Two-Factor Model: Fed Funds Rate and Inflation
(Fig. 4) Market regime probabilities
Three-Factor Model: Fed Funds Rate, Inflation, and GDP Growth
(Fig. 5) Market regime probabilities
Four-Factor Model: Fed Funds Rate, Inflation, GDP Growth, and Unemployment
(Fig. 6) Market regime probabilities
The most recent fed funds and inflation rate, taken together, most resemble the old normal or postwar boom data.
Adding GDP growth to the model gets us closer to the old normal. The postwar boom was characterized by stronger economic growth than the current environment.
The four-factor model includes unemployment, which was quite low as of August 2023. That gets us closer, again, to the postwar boom.
My View From the Knife’s Edge
Given the post-pandemic distortions in macro data, I believe there’s a possibility that the market could shift into something resembling any of these four historical regimes over the next few months.
That said, a return to the new normal strikes me as the least likely outcome. The new normal is old news. Stagflation also appears less likely.
This chart shows the sensitivity of regime probabilities to our assumption about inflation, using the three-factor model (Fed funds rate, inflation, and GDP growth).
The vertical bar shows, again, that the regime probabilities for current conditions are split between old normal (green line) and postwar boom (red line). However, should inflation reaccelerate above 6%, and growth remain anemic, the stagflation probability (purple line) would jump to 75% or higher.

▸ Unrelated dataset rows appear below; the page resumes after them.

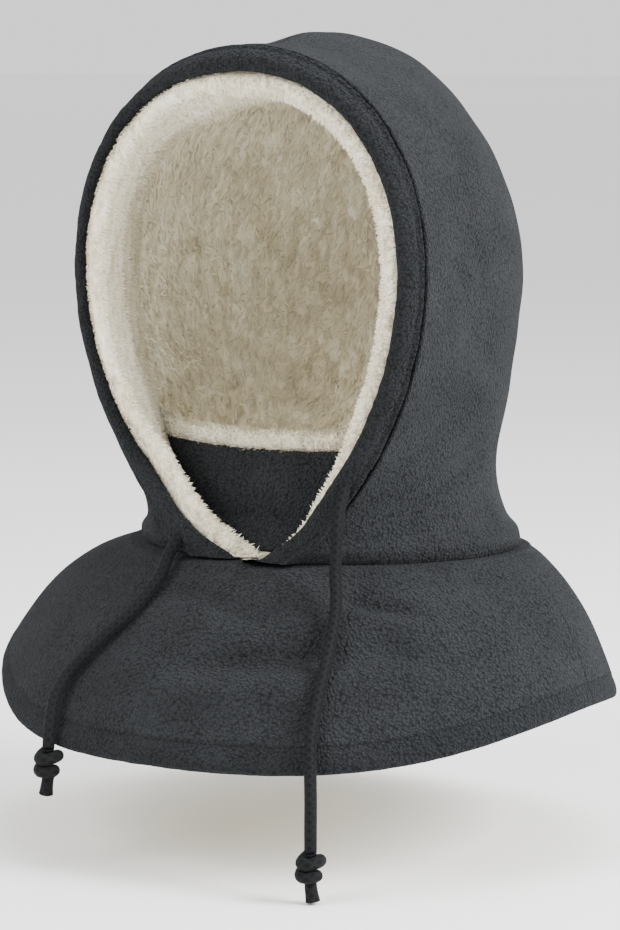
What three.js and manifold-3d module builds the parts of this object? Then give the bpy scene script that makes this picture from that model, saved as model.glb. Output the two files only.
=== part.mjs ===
import * as THREE from 'three';
import { LoftGeometry } from 'three/addons/geometries/LoftGeometry.js';
import { mergeVertices } from 'three/addons/utils/BufferGeometryUtils.js';
import Module from 'manifold-3d';

// A winter balaclava: a loose fleece hood lined with plush, with a drawcord hem round the face, a chin guard
// inside the opening and a cape over the shoulders. Millimetres. The face looks along -Y, the wearer's left
// is +X, and the crown of the head bears on the lining at the origin.

// Cloths
const fleece = 2.5;
const hoodPlush = 8;
const capePlush = 5;
const clothGap = 0.3;

// Hood, outside of the fleece
const hoodHeight = 300;
const hoodDepth = 207;
const neckHalfWidth = 116;
const neckHalfDepth = 105;
const roofStart = 50;

// Face opening, along the seam between the hem and the hood
const rimTopDrop = 7;
const rimHalfWidth = 115;
const rimY = -98;
const rimFootSet = 8;
const roofSetBack = 26;
const roofSpread = 0.25;

// Drawcord hem: a strip of fleece folded round the cord
const hemWidth = 14;
const hemCloth = 2;
const hemTurn = THREE.MathUtils.degToRad(38);
const cordDiameter = 7;
const cordClearance = 0.3;

// Facing: the plush turned round the opening
const facingDepth = 48;
const facingPlush = 11;
const facingRoll = 5;
const rollGap = 1.2;
const hemClearance = 0.4;

// Chin guard
const guardFoot = 9;
const guardTop = 64;
const guardSag = 8;
const guardSetBack = 26;
const guardSideReach = 40;
const guardSideGap = 1.9;
const guardPlush = 5;
const guardRoll = 9;

// Cape, outside of the fleece
const capeHalfWidth = 189;
const capeMiddleY = -34;
const capeFrontReach = 160;
const capeBackReach = 172;
const capeSideDrop = 66;
const capeFrontDrop = 103;
const capeBackDrop = 104;
const capeHemWidth = 12;
const capeLength = 130;

// Neck tape
const tapeWidth = 14;
const tapeCloth = 1.5;

const crownWall = fleece + clothGap + hoodPlush + clothGap;
const neckZ = crownWall - hoodHeight;
const shellInside = fleece + clothGap;
const hemThickness = cordDiameter + 2 * (cordClearance + hemCloth);
const rimHeight = hoodHeight - rimTopDrop;
const neckY = rimY - rimFootSet + neckHalfDepth;

const { PI, sin, cos, atan2, sqrt, max, min } = Math;
const vec = (x, y, z) => new THREE.Vector3(x, y, z);
const mix = THREE.MathUtils.lerp;

// Solids

const wasm = await Module();
wasm.setup();

function toManifold(geometry) {
  const bare = new THREE.BufferGeometry();
  bare.setAttribute('position', geometry.attributes.position);
  bare.setIndex(geometry.index);
  const merged = mergeVertices(bare, 1e-4);
  return new wasm.Manifold(new wasm.Mesh({
    numProp: 3,
    vertProperties: new Float32Array(merged.attributes.position.array),
    triVerts: new Uint32Array(merged.index.array),
  }));
}

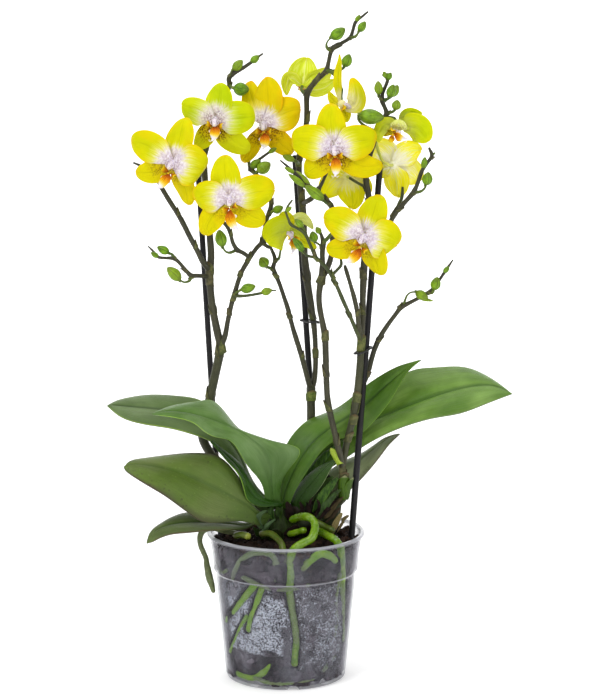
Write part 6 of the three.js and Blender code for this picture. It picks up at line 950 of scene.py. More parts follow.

What Would Increase the Risk of Stagflation in Our Three-Factor Model?
(Fig. 7) Regime probabilities vs inflation
Stock and Bond Market Returns by Historical Regime
(Fig. 8) Average annual total returns
The Asset Allocation Committee believes that inflation risk skews to the upside. Rising energy prices are a concern amid emerging pressures on the supply side of the market. Labor costs may also head higher, a point underscored by the United Auto Workers strike.
My Takeaway: High rates won’t kill the economy. Rates are high relative to the new normal, but not relative to the history of capital markets. The Fed Funds Rate has exceeded 5% for decades, and stock markets still did well. And, as one Asset Allocation Committee member pointed out, “Sticky inflation historically has been good for earnings.”
Some Caveats
The high level of U.S. government debt is an important caveat. On the other hand, consumer and corporate leverage looks low relative to historical standards.
Also, Committee members pushed back that the high equity returns of the Postwar Boom and Old Normal regimes benefited from favorable starting points.
The postwar boom started with significant slack in the economy, creating lots of room for productivity gains. And the old normal started with extremely high interest rates, which set the stage for the multi-decade decline in interest rates—the mother of all valuation tailwinds.
My Investment Conclusions
The world is different now. We’re in a NEW regime, an environment that will look different from the four we studied. Nonetheless, history often rhymes.
Let’s not get too bearish. Market segments that don’t trade at nosebleed valuations, such as small- and mid-cap stocks and real asset equities, look appealing on a relative basis. And if we see a spike in volatility and a market sell-off, it may be an opportunity to buy stocks.